My overall point is that people can look at Scripture all day long and not know God if they don't see that the actual means of knowing God is Christ, and that Christ is known from the ancient witnesses to him left by the apostles. Christ is the means of revelation; Scriptures just record that. I don't think we can afford to enshrine Scripture. And I speak as someone who has no fondness for traditions set above / against Scripture.

Take care & God bless
Anne / WF

Martin LaBar said...

Thanks, Weekend Fisher.

Ah, your gender has been (I think) revealed.

I think you are right on all points.

I was trying to defend the non-use of the Nicene Creed (or the Apostles' Creed) by evangelicals. One reason is our distaste for ritual (unless it's our own brand of ritual, of course). The other is our reliance on scripture alone (some would say bibliolatry) ad the means of revelation, or at least the only one we emphasize.

Most evangelicals would like a creed which says something about the Bible, and most wouldn't know (or perhaps even care about) what you said about the canon and history.

Thanks again.

Weekend Fisher said...

Hi Martin

I'm less concerned whether the neo-evangelicals would want the Bible mentioned, more concerned whether they would see the Bible *rather than Christ* as the means of revelation.
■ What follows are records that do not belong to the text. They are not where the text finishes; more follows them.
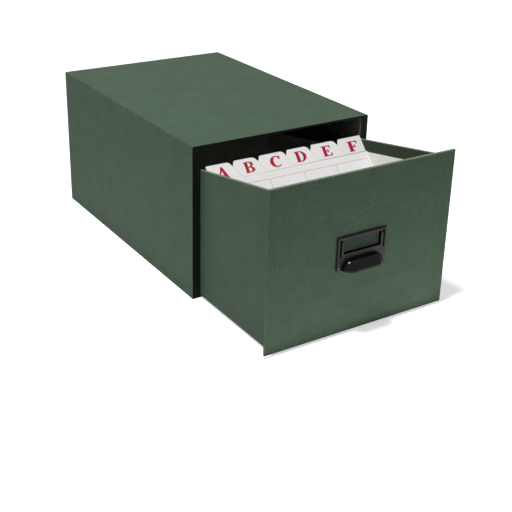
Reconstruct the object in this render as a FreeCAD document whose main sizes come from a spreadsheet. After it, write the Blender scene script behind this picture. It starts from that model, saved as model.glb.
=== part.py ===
import FreeCAD, Part
import Sketcher
import math
import os
from FreeCAD import Placement, Rotation, Vector

# Card-index drawer: a greyboard case, open at the front, and a drawer that slides in it.
# Every length is in millimetres.  X runs across, Y from the mouth to the back, Z up.
# The origin is the middle of the case's underside.  The drawer stands part-way open.

os.makedirs("parts", exist_ok=True)
doc = FreeCAD.newDocument("card_index_drawer")

# ---------------------------------------------------------------- driving dimensions
DIMENSIONS = [
    # boards and papers
    ("board", 2.4),            # greyboard of every wall
    ("cover", 0.3),            # covering paper, outside
    ("lining", 0.3),           # lining paper, inside
    ("packer", 8.4),           # laminated side packer that guides the drawer
    ("cover_radius", 0.6),     # where the covering paper turns round a board edge
    ("case_radius", 1.5),      # the two long upper corners of the case
    # cards, whose format sets the width of the tray and of the case round it
    ("card_width", 250),
    ("card_height", 190),
    ("card_margin", 1),        # left free at each end of the cards
    # case
    ("case_height", 216),
    ("case_depth", 411),
    # running fit of the drawer
    ("side_clearance", 0.6),
    ("floor_clearance", 0.3),
    ("top_clearance", 0.4),
    ("closed_gap", 0.3),       # between the front panel and the mouth when shut
    ("drawn_out", 171.7),      # how far the drawer stands open
    # tray
    ("tray_length", 402),
    ("tray_rear_height", 141),
    ("turn_in", 17),           # width of the cover turned over the upper edge
    # front panel
    ("panel_rise", 3),         # above the top of the case
    # label holder, a shallow pan pressed from sheet
    ("holder_width", 75),
    ("holder_height", 44.5),
    ("holder_depth", 2.7),     # from the panel to the face of the plate
    ("holder_sheet", 0.8),
    ("holder_raise", 3.2),     # above the middle of the panel
    ("holder_aside", 2.5),     # to the left of the middle of the panel
    ("holder_corner", 2),
    ("holder_rounding", 1.2),  # of the front edge all round
    ("rim_width", 2.9),
    ("slot_width", 2.6),       # open slot beside the window frame
    ("slot_top", 3),           # the same along its upper side, where a label goes in
    ("window_width", 57),
    ("window_height", 16.5),
    ("frame_width", 3.5),
    ("frame_rise", 0.5),       # over the plate
    ("frame_rounding", 0.3),
    # cup pull
    ("pull_width", 63),
    ("pull_reach", 14.4),
    ("pull_sheet", 1.2),
    ("pull_lip_up", 0.9),      # lip above the plate's lower edge
    # rivets
    ("rivet_shank", 1),        # radius
    ("rivet_play", 0.1),       # between the shank and its holes
    ("rivet_head", 1.5),       # radius
    ("rivet_dome", 0.5),       # height of the head over its seat
    ("rivet_crown", 0.8),      # radius of the flat on top of the head
    ("rivet_in", 2.4),         # centre from the plate's side edge
    ("rivet_up", 4.6),         # centre from the plate's lower edge
    ("washer_radius", 3),
    ("washer_sheet", 0.6),
    # guide cards and index cards
    ("guide_rise", 5),         # a guide's body stands this much over the cards
    ("tab_height", 23.2),
    ("tab_top", 32.4),         # width of a tab along its upper side
    ("tab_slant", 17.6),       # run of its right side
    ("tab_radius", 7),
    ("tab_left_slant", 7.5),   # run of its left side
    ("tab_left_radius", 1.5),
    ("guide_sheet", 0.6),
    ("guide_pitch", 0.9),      # from one guide to the next, square to them
    ("guide_lean", 32.4),      # degrees from upright
    ("guide_foot", 46),        # first guide's foot behind the front panel
    ("guide_air", 0.1),        # between a card's edge and the tray floor
    ("index_sheet", 0.3),
    ("index_pitch", 0.42),
    ("index_lean", 23.3),      # degrees from upright
    ("index_count", 20),
]

sheet = doc.addObject("Spreadsheet::Sheet", "sizes")
for row, (alias, number) in enumerate(DIMENSIONS, start=1):
    sheet.set(f"A{row}", alias)
    sheet.set(f"B{row}", str(number))
    sheet.setAlias(f"B{row}", alias)
doc.recompute()


def cell(name):
    return f"sizes.{name}"


def value(expression):
    result = sheet.evalExpression(expression)
    return float(getattr(result, "Value", result))


# ---------------------------------------------------------------- derived places
board = cell("board")
cover = cell("cover")
lining = cell("lining")

# across, from the cards out
tray_inner_x = f"({cell('card_width')} / 2 + {cell('card_margin')})"
tray_lining_x = f"({tray_inner_x} + {lining})"
tray_board_x = f"({tray_lining_x} + {board})"
tray_x = f"({tray_board_x} + {cover})"
bore_x = f"({tray_x} + {cell('side_clearance')})"
side_lining_x = f"({bore_x} + {lining})"
packer_x = f"({side_lining_x} + {cell('packer')})"
core_x = f"({packer_x} + {board})"
case_x = f"({core_x} + {cover})"

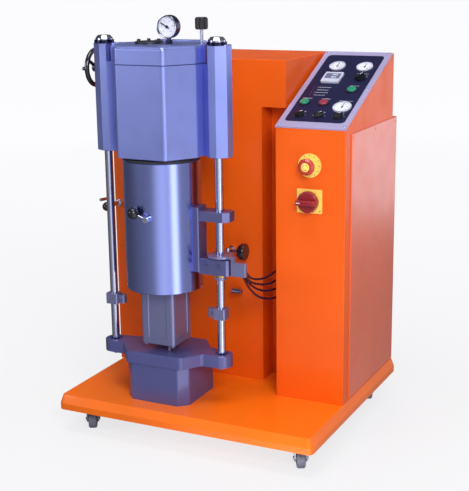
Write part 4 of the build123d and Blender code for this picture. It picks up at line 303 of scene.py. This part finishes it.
knob_red = moulded("knob_red", linear(140, 22, 34), rough=0.28, coat=0.4, grain=0.05)
plate_yellow = moulded("plate_yellow", linear(246, 206, 98), rough=0.36, coat=0.3, grain=0.04)
case_grey = moulded("case_grey", linear(190, 194, 214), rough=0.4, grain=0.08)
display_grey = moulded("display_grey", linear(104, 108, 138), rough=0.12, coat=0.8, grain=0.02)
needle_black = moulded("needle_black", linear(34, 30, 44), rough=0.4, grain=0.03)


def glass_material():
    surface = Surface("sight_window")
    surface.set("Base Color", linear(214, 226, 232))
    tone = surface.noise(40.0, 2.0)
    surface.set("Roughness", surface.span(tone, 0.02, 0.06))
    surface.set("Transmission Weight", 0.9)
    surface.set("IOR", 1.5)
    return surface.material


def chrome_columns():
    """Chromed columns; below the cap nuts' bright crown their flange is painted dark, a painted
    dark reflection.
    """
    surface = Surface("chrome_columns")
    marks = surface.noise(90.0, 3.0, (1.0, 1.0, 14.0))
    chrome = surface.mix(surface.span(marks, 0.0, 1.0), linear(176, 180, 212),
                         linear(204, 208, 232))
    # painted dark reflection: a dark band round the cap nuts' flange, just above the head's top
    painted_reflection_band = surface.band("Z", HEAD_TOP - 0.001, HEAD_TOP + 0.0072)
    surface.set("Base Color", surface.mix(painted_reflection_band, chrome, linear(40, 42, 66)))
    surface.set("Metallic", 1.0)
    surface.set("Roughness", surface.span(marks, 0.07, 0.14))
    surface.bump(marks, 0.02, 0.0003)
    return surface.material


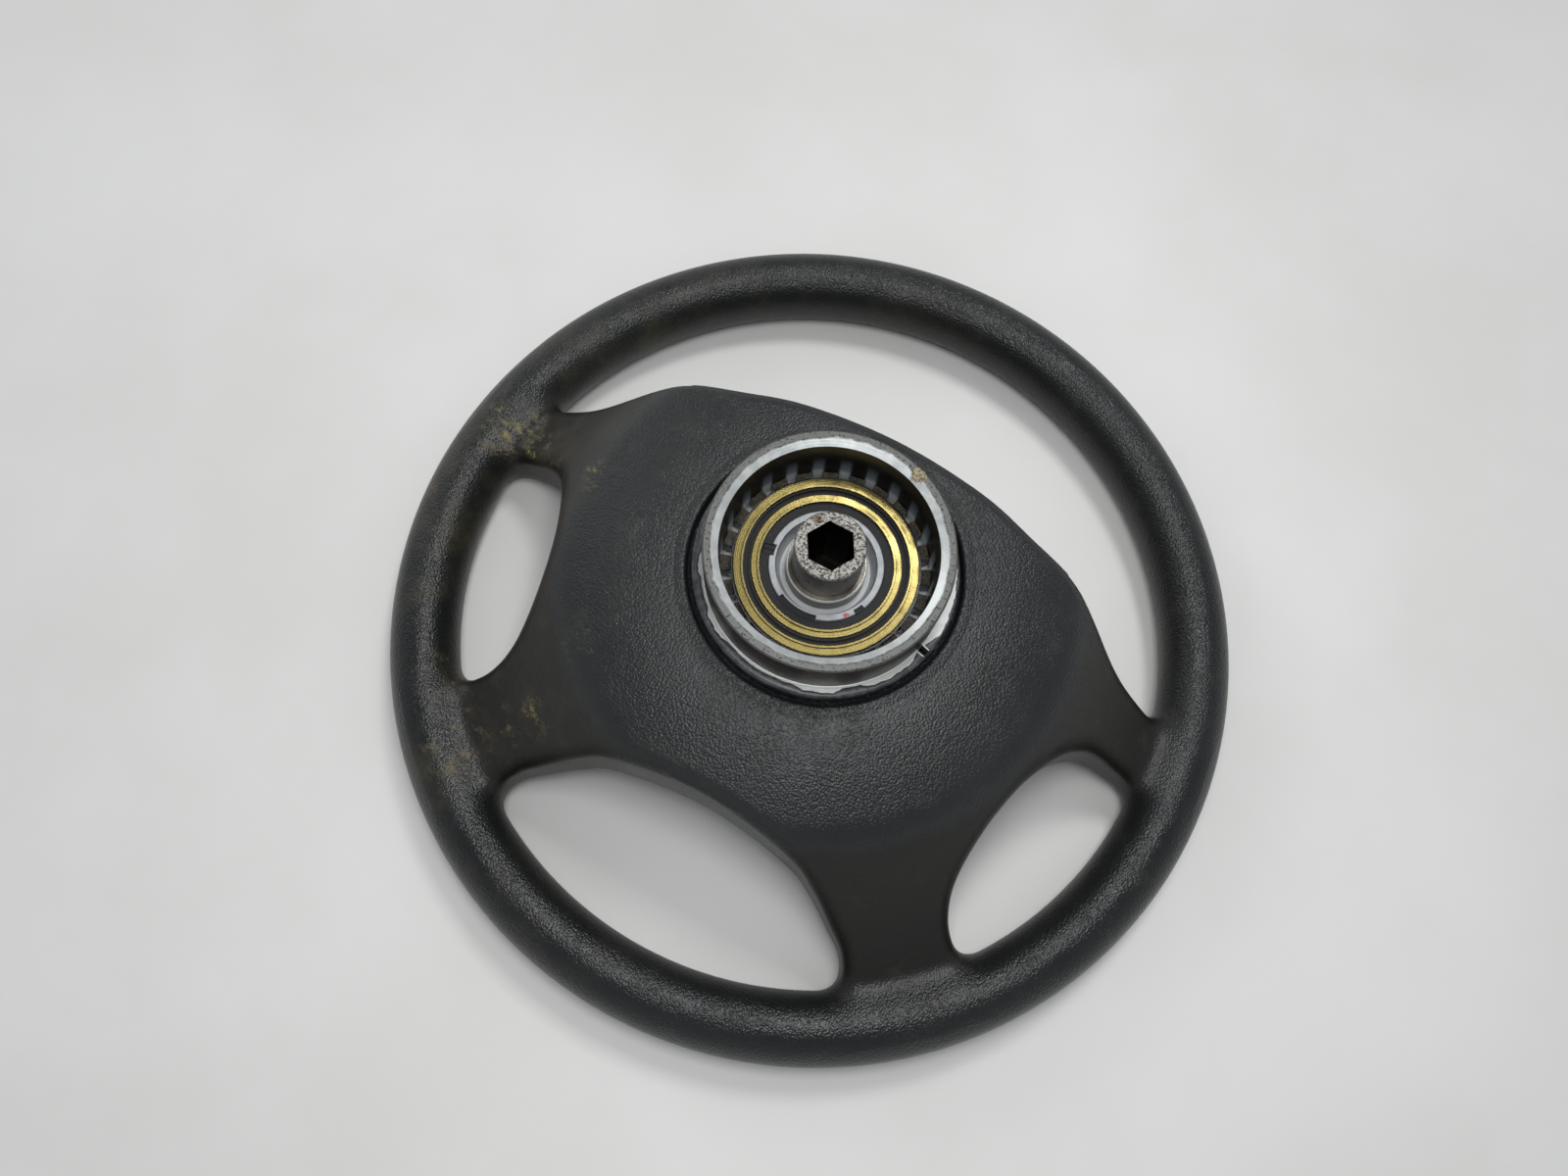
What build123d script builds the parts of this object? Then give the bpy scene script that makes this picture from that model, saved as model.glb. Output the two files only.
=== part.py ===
"""Four-spoke steering wheel with a slip-ring hub, lying on the driver's side of its rim.

Millimetres. +Z points from the driver to the steering column, +Y to twelve o'clock.
The origin is on the wheel's axis, in the plane that touches the driver's side of the rim.
"""

import os
from math import cos, radians, sin

from build123d import *

# ---------------------------------------------------------------- rim and dish
rim_outer_d = 450.0
rim_section_w = 35.8  # the grip's oval section, across
rim_section_h = 41.0  # the same section, along the axis
core_rod_d = 10.0  # steel rod inside the rim
dish_h = 113.0  # rim's driver face to the plateau around the collar
plateau_r = 108.0  # where the plateau starts to fall away to the rim
plateau_fall = 4.5  # how far the plateau sinks between the collar and plateau_r
body_wall = 59.0  # depth of the foam body from plateau to driver's side

# ---------------------------------------------------------------- hub
collar_wall = 7.4
collar_h = 30.0  # collar ring above the plateau
collar_bevel_w = 4.0
collar_bevel_h = 2.6
collar_chamfer = 0.8
flange_w = 4.9  # how far the flange stands out of the collar
flange_t = 5.0
flange_chamfer = 0.6
flange_up = 3.5  # flange face above the plateau
lip_gap = 3.2  # groove between the flange and the foam lip
lip_groove_d = 4.5
notch_angle = -14.0
notch_w = 3.4
plate_margin = 14.6  # hub plate beyond the collar
hub_plate_t = 6.0
casting_floor_t = 8.0
floor_fillet_r = 5.0
hub_depth = 23.0  # plateau down to the casting's mounting face
post_wall = 8.0  # turret's bore to its outside
post_land_w = 3.0
post_chamfer = 0.4
post_groove_d = 8.0
post_groove_lean = 2.6  # how far the groove's wall leans in over its depth
post_cut_angles = (-95.0, -27.0, 192.0)  # middles of the cut-outs in the turret's land
post_cut_widths = (44.0, 11.0, 13.0)
post_cut_wall = 0.9  # land left inside the cut-outs

# ---------------------------------------------------------------- boss
boss_r = 16.4
boss_shoulder_w = 2.6
boss_shoulder_up = 7.5  # shoulder above the plateau
boss_up = 32.5  # boss end above the plateau
boss_flange_w = 9.5
boss_flange_t = 5.0
hex_af = 20.6
hex_depth = 46.0
boss_bolt_hole_r = 8.5
boss_chamfer = 0.6

# ---------------------------------------------------------------- slip rings
ring_face_up = 5.5  # brass faces above the plateau
inner_ring_w = 3.8
outer_ring_w = 4.4
ring_space = 3.8
slip_ring_h = 6.0
ring_bead_w = 1.2
ring_bead_h = 0.7
ring_bead_lean = 0.3
ring_chamfer = 0.3
carrier_inner_land = 4.2
carrier_outer_land = 1.0
carrier_foot_gap = 0.5
carrier_recess = 1.2  # carrier lands below the brass faces
carrier_groove_d = 4.0  # depth of the cut-outs in the turret's land
hook_drop = 0.8  # hooks end below the turret's land
hook_side_deg = 0.75  # gap at each end of a hook
ring_trough_d = 1.4  # insulating groove between the rings
ring_trough_edge = 1.1
tooth_count = 24
tooth_reach = 5.2
tooth_width_deg = 9.0
tooth_first_deg = 9.5
tooth_h = 13.0
terminal_r = 1.5
terminal_sleeve_r = 4.0
outer_terminal_deg = 150.0
inner_terminal_deg = 30.0
sleeve_out = 1.5  # sleeves stand out of the hub plate
terminal_out = 4.0  # pins stand out of their sleeves
latch_size = (5.0, 4.6, 4.6)
latch_slot_w = 0.9
latch_slot_d = 0.6
latch_gap = 0.4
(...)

What do you think are the odds of the neo-evangelicals recognizing Christ over, above, and before the Bible, and as the point of the Bible? Would they go for a creed like that? (Assuming they'd go for a creed at all ...)

Take care & God bless
Anne / WF

Martin LaBar said...

Well, the fairly obvious response is "How do we know Christ, and about Christ?" Answer: from the Bible.

Thanks. These are deep waters, of course.

Weekend Fisher said...

I do believe we're in a loop now, if the position is that we know about Christ from the Bible and the Bible from the Bible and the church from the Bible ... :)

Take care & God bless
Anne / WF

Martin LaBar said...

Well, sure, it's a loop, or something, and the tradition of the church should also speak to us.